Tobacco-Free Farms

Tobacco-Free Farms

WHO
Tobacco free farmer from Migori County, Kenya
© Credits

The challenge

Tobacco growing compounds the food security and nutrition issues faced by low- and middle-income countries: scarce arable land is not being used to grow much needed food crops and forests are being destroyed to create room for tobacco production and as fuel for curing the tobacco leaves.

Tobacco farmers are exposed to a number of health risks, including green tobacco sickness, which is caused by nicotine absorbed through the skin from the handling of wet tobacco leaves, exposure to heavy use of pesticides and exposure to tobacco dust. The environment also suffers greatly due to deforestation, contamination of water sources and degradation of soil. Tobacco growing is also associated with child labour and gender inequality.

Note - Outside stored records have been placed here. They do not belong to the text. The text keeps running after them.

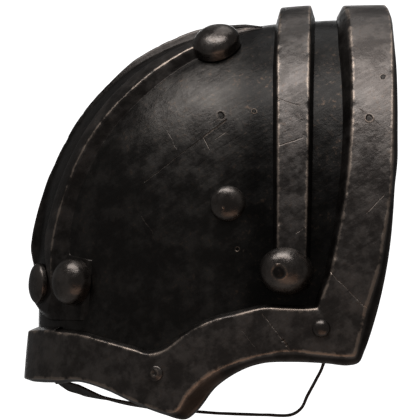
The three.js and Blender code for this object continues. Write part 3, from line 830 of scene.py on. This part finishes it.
# Dark and light colour of each steel, its least and most roughness, and how strongly it is mottled
STEELS = {
    "dome": ((0.035, 0.0315, 0.029, 1), (0.058, 0.0525, 0.048, 1), (0.26, 0.4), 0.35),
    "rim": ((0.08, 0.069, 0.063, 1), (0.148, 0.129, 0.118, 1), (0.3, 0.46), 1.0),
    "band": ((0.062, 0.0545, 0.05, 1), (0.126, 0.111, 0.103, 1), (0.3, 0.46), 1.0),
    "strap": ((0.052, 0.045, 0.041, 1), (0.1, 0.087, 0.08, 1), (0.3, 0.46), 1.0),
    "rivet": ((0.085, 0.073, 0.066, 1), (0.15, 0.132, 0.12, 1), (0.22, 0.36), 1.0),
}


def steel(kind, group):
    """Blackened steel: mottled, stained and scratched, rubbed to warm bright metal on its arrises, and
    darkened by painted shade where its attribute goes below zero and, on the dome, towards the neck side.
    """
    base, lit, rough, mottle = STEELS[kind]
    material = bpy.data.materials.new(f"{kind}_steel")
    material.use_nodes = True
    n = Nodes(material.node_tree)
    shader = material.node_tree.nodes["Principled BSDF"]
    where = n.add("ShaderNodeTexCoord").outputs["Object"]
    wear_and_shading = n.add("ShaderNodeAttribute", attribute_name="wear_and_shading").outputs["Fac"]
    broad = n.noise(where, 26, 5, 0.6)
    patch = n.noise(where, 75, 6, 0.62)
    mid = n.noise(n.vector("ADD", where, (0.3, 0.1, 0.7)), 190, 5, 0.62)
    fine = n.noise(where, 420, 4, 0.6)
    grit = n.noise(where, 1500, 2, 0.5)
    turned = n.add("ShaderNodeVectorRotate", {"Angle": math.radians(32)}, rotation_type="Y_AXIS")
    n.put(turned.inputs["Vector"], where)
    brush = n.noise(n.vector("MULTIPLY", turned.outputs["Vector"], (1, 1, 14)), 42, 4, 0.6)
    wobble = n.add("ShaderNodeTexNoise", {"Scale": 180.0, "Detail": 2.0})
    n.put(wobble.inputs["Vector"], where)
    shift = n.add("ShaderNodeVectorMath", operation="SCALE")
    n.put(shift.inputs[0], n.vector("SUBTRACT", wobble.outputs["Color"], (0.5, 0.5, 0.5)))
    shift.inputs["Scale"].default_value = 0.0016
    bent = n.vector("ADD", where, shift.outputs["Vector"])
    flat = n.vector("MULTIPLY", bent, (1, 0, 1))
    on_front = n.ramp(n.add("ShaderNodeSeparateXYZ", {"Vector": where}).outputs["Y"], -0.001, 0.001, 1.0, 0.0)
    line = 0.0
    for x1, z1, x2, z2, half, strength in MARKS.get(kind, ()):
        g = n.add("ShaderNodeGroup", node_tree=group)
        n.put(g.inputs["place"], flat)
        g.inputs["start"].default_value = (x1 * MM, 0, z1 * MM)
        g.inputs["run"].default_value = ((x2 - x1) * MM, 0, (z2 - z1) * MM)
        g.inputs["half"].default_value = half * MM
        line = n.math("MAXIMUM", line, n.math("MULTIPLY", g.outputs["mask"], strength))
    pit, hollow = 0.0, 0.0
    for x, z, radius, width, strength in FRONT_PITS.get(kind, ()):
        away = n.vector("LENGTH", n.vector("SUBTRACT", flat, (x * MM, 0, z * MM)))
        off = n.math("ABSOLUTE", n.math("SUBTRACT", away, radius * MM))
        pit = n.math("MAXIMUM", pit, n.ramp(off, 0.0, width * MM, strength, 0.0))
        hollow = n.math("MAXIMUM", hollow, n.ramp(away, radius * 0.6 * MM, radius * MM, 1.0, 0.0))
    line = n.math("MULTIPLY", n.math("MULTIPLY", line, n.ramp(mid, 0.35, 0.6, 0.45, 1.0)), on_front)
    pit = n.math("MULTIPLY", n.math("MULTIPLY", pit, n.ramp(mid, 0.38, 0.55, 0.4, 1.0)), on_front)
    hollow = n.math("MULTIPLY", hollow, on_front)
    # Painted shade: how far the attribute goes below zero.
    painted_shade = n.math("MULTIPLY", wear_and_shading, -0.75, clamp=True)
    # Worn arrises, broken up by noise.
    rubbed = n.math("MULTIPLY", wear_and_shading, n.ramp(patch, 0.36, 0.6, 0.45, 1.15), clamp=True)
    coarse_break = n.math("MULTIPLY", n.math("SUBTRACT", mid, 0.5), 1.5)
    fine_break = n.math("MULTIPLY", n.math("SUBTRACT", fine, 0.5), 0.8)
    broken = n.math("ADD", coarse_break, fine_break)
    rubbed = n.ramp(n.math("ADD", rubbed, broken), 0.3, 1.0)
    polish = n.math("MULTIPLY", n.ramp(broad, 0.46, 0.62), n.ramp(mid, 0.42, 0.62))
    colour = n.mix(n.ramp(patch, 0.42, 0.62), base, lit)
    colour = n.mix(n.math("MULTIPLY", polish, 0.35 * mottle), colour, POLISHED)
    if kind == "dome":
        # Painted shade: the dome grows darker towards the neck side, over the channel between the raised
        # bands.
        across = n.add("ShaderNodeSeparateXYZ", {"Vector": where}).outputs["X"]
        channel_shade = n.ramp(across, -0.05, -0.02, 0.0, 0.7)
        colour = n.mix(channel_shade, colour, CHANNEL_SHADE_PAINT)
    rust = n.math("MULTIPLY", n.ramp(fine, 0.54, 0.7), n.ramp(patch, 0.5, 0.62, 0.25, 1.0))
    colour = n.mix(n.math("MULTIPLY", rust, 0.45), colour, RUST)
    colour = n.mix(n.math("MULTIPLY", hollow, 0.8), colour, HOLLOW)
    # Mixes in the painted shade.
    colour = n.mix(painted_shade, colour, SHADE_PAINT)
    marks = n.math("MAXIMUM", n.math("MULTIPLY", line, 0.5), n.math("MULTIPLY", pit, 0.5))
    colour = n.mix(marks, colour, SCRATCHED)
    colour = n.mix(n.math("MULTIPLY", rubbed, 0.85), colour, RUBBED)
    gloss = n.math("ADD", n.math("MULTIPLY", patch, 0.6), n.math("MULTIPLY", brush, 0.4))
    roughness = n.ramp(gloss, 0.36, 0.64, rough[0], rough[1])
    roughness = n.math("ADD", roughness, n.math("MULTIPLY", n.math("SUBTRACT", mid, 0.5), 0.25 * mottle))
    height = n.math("ADD", n.math("MULTIPLY", patch, 0.5 * mottle), n.math("MULTIPLY", mid, 0.28 * mottle))
    height = n.math("ADD", height, n.math("MULTIPLY", fine, 0.14))
    height = n.math("ADD", height, n.math("MULTIPLY", brush, 0.1))
    height = n.math("ADD", height, n.math("MULTIPLY", grit, 0.025))
    height = n.math("SUBTRACT", height, n.math("MULTIPLY", n.math("MAXIMUM", line, hollow), 0.5))
    height = n.math("ADD", height, n.math("MULTIPLY", pit, 0.2))
    bump = n.add("ShaderNodeBump", {"Strength": 0.6, "Distance": 0.0012})
    n.put(bump.inputs["Height"], height)
    n.put(shader.inputs["Base Color"], colour)
    n.put(shader.inputs["Roughness"], roughness)
    n.put(shader.inputs["Normal"], bump.outputs["Normal"])
    shader.inputs["Metallic"].default_value = 0.9
    return material


def leather():
    material = bpy.data.materials.new("black_leather")
    material.use_nodes = True
    n = Nodes(material.node_tree)
    shader = material.node_tree.nodes["Principled BSDF"]
    where = n.add("ShaderNodeTexCoord").outputs["Object"]
    wear_and_shading = n.add("ShaderNodeAttribute", attribute_name="wear_and_shading").outputs["Fac"]
    grain = n.add("ShaderNodeTexVoronoi", {"Scale": 900.0}, feature="DISTANCE_TO_EDGE")
    n.put(grain.inputs["Vector"], where)
    patch = n.noise(where, 90, 4)
    colour = n.mix(n.ramp(patch, 0.4, 0.7), (0.012, 0.009, 0.008, 1), (0.03, 0.022, 0.018, 1))
    colour = n.mix(n.math("MULTIPLY", wear_and_shading, 0.4), colour, (0.08, 0.055, 0.04, 1))
    height = n.math("ADD", n.ramp(grain.outputs["Distance"], 0.0, 0.2), patch)
    bump = n.add("ShaderNodeBump", {"Strength": 0.4, "Distance": 0.0004})
    n.put(bump.inputs["Height"], height)
    n.put(shader.inputs["Base Color"], colour)
    n.put(shader.inputs["Roughness"], n.ramp(patch, 0.3, 0.7, 0.55, 0.8))
    n.put(shader.inputs["Normal"], bump.outputs["Normal"])
    return material


# Stage
PIXEL = 0.6
PHOTO_SIDE = 420
VIEW_X = (PHOTO_SIDE / 2 - 292) * PIXEL
VIEW_Z = (273 - PHOTO_SIDE / 2) * PIXEL
CAMERA_FAR = 9000
SENSOR = 36
# In metres
FLOOR_HALF = 30
FLOOR_Z = -1.6
BACKDROP_HALF = 0.7


def camera():
    data = bpy.data.cameras.new("camera")
    data.sensor_width = SENSOR
    data.lens = SENSOR * CAMERA_FAR / (PHOTO_SIDE * PIXEL)
    data.clip_end = 100
    obj = bpy.data.objects.new("camera", data)
    bpy.context.scene.collection.objects.link(obj)
    obj.location = Vector((VIEW_X, -CAMERA_FAR, VIEW_Z)) * MM
    obj.rotation_euler = (math.radians(90), 0, 0)
    bpy.context.scene.camera = obj


def lamp(name, where, size, power, aim=(-30, 0, 40), tint=(1, 1, 1)):
    data = bpy.data.lights.new(name, "AREA")
    data.shape = "RECTANGLE"
    data.size, data.size_y = size[0] * MM, size[1] * MM
    data.energy = power
    data.color = tint
    obj = bpy.data.objects.new(name, data)
    bpy.context.scene.collection.objects.link(obj)
    obj.location = Vector(where) * MM
    obj.rotation_euler = (Vector(aim) - Vector(where)).to_track_quat("-Z", "Y").to_euler()
    return obj


def sheet(name, corners, where, look, rough=None, glow=0.0):
    """A plain flat sheet of the stage, in metres."""
    mesh = bpy.data.meshes.new(name)
    mesh.from_pydata(corners, [], [(0, 1, 2, 3)])
    obj = bpy.data.objects.new(name, mesh)
    bpy.context.scene.collection.objects.link(obj)
    obj.location = where
    material = bpy.data.materials.new(look)
    material.use_nodes = True
    shader = material.node_tree.nodes["Principled BSDF"]
    shader.inputs["Base Color"].default_value = (0.9, 0.9, 0.9, 1)
    if rough is not None:
        shader.inputs["Roughness"].default_value = rough
    if glow:
        shader.inputs["Emission Color"].default_value = (1, 1, 1, 1)
        shader.inputs["Emission Strength"].default_value = glow
    mesh.materials.append(material)


def floor():
    s = FLOOR_HALF
    sheet("floor", [(-s, -s, 0), (s, -s, 0), (s, s, 0), (-s, s, 0)], (0, 0, FLOOR_Z), "pale_floor", rough=0.9)


def backdrop():
    """It stands behind the part, so a camera straight behind sees only this."""
    s = BACKDROP_HALF
    corners = [(-s, 0, -s), (s, 0, -s), (s, 0, s), (-s, 0, s)]
    sheet("backdrop", corners, (VIEW_X * MM, 2.5, 0.3), "white_backdrop", glow=1.1)


def studio():
    scene = bpy.context.scene
    scene.view_settings.view_transform = "Standard"
    scene.view_settings.look = "None"
    world = bpy.data.worlds.new("studio")
    scene.world = world
    world.use_nodes = True
    background = world.node_tree.nodes["Background"]
    background.inputs["Color"].default_value = (1, 1, 1, 1)
    background.inputs["Strength"].default_value = 0.1
    lamp("key", (-217, -440, 1050), (1080, 480), 7.6)
    lamp("overhead", (66, 246, 1127), (590, 890), 1.7)
    lamp("bounce", (100, -700, -500), (900, 500), 0.6, tint=(1, 0.62, 0.42))


camera()
floor()
backdrop()
studio()
scratch = scratch_group()
dome_shell(steel("dome", scratch))
rim_band(steel("rim", scratch))
inner_band(steel("band", scratch))
strap_steel = steel("strap", scratch)
for label, side in SIDES.items():
    crest_strap(label, side, strap_steel)
rivets(steel("rivet", scratch))
arm_strap(leather())
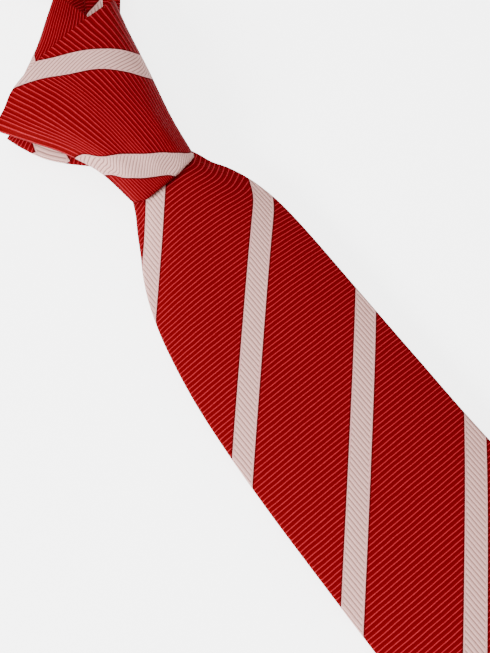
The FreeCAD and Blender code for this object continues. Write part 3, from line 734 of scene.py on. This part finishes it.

 Meanwhile, the tobacco industry continues to hamper attempts to substitute tobacco growing with sustainable food crops. In most countries, farmers have had trouble shifting away from tobacco because of the incentives provided by the industry, such as seeds, financing, access to agricultural training, and an assured market. Despite typically yielding net economic losses overall, tobacco is an assured market that generates small windfalls of cash, which makes moving away from tobacco challenging from a farmer’s perspective.

 While tobacco is erroneously perceived to be a profitable cash crop, the tobacco industry exaggerates its economic importance. In most tobacco growing countries, the contribution of tobacco leaf imports and exports is small (<1% GDP). The lack of government support and viable market for alternative crops further hampers the ability of tobacco farmers to switch to alternative livelihoods.

Evidence reveals that alternative value chains could provide at least the same, if not more, return to farmers as compared to tobacco growing provided the same supportive farming and marketing system is in place.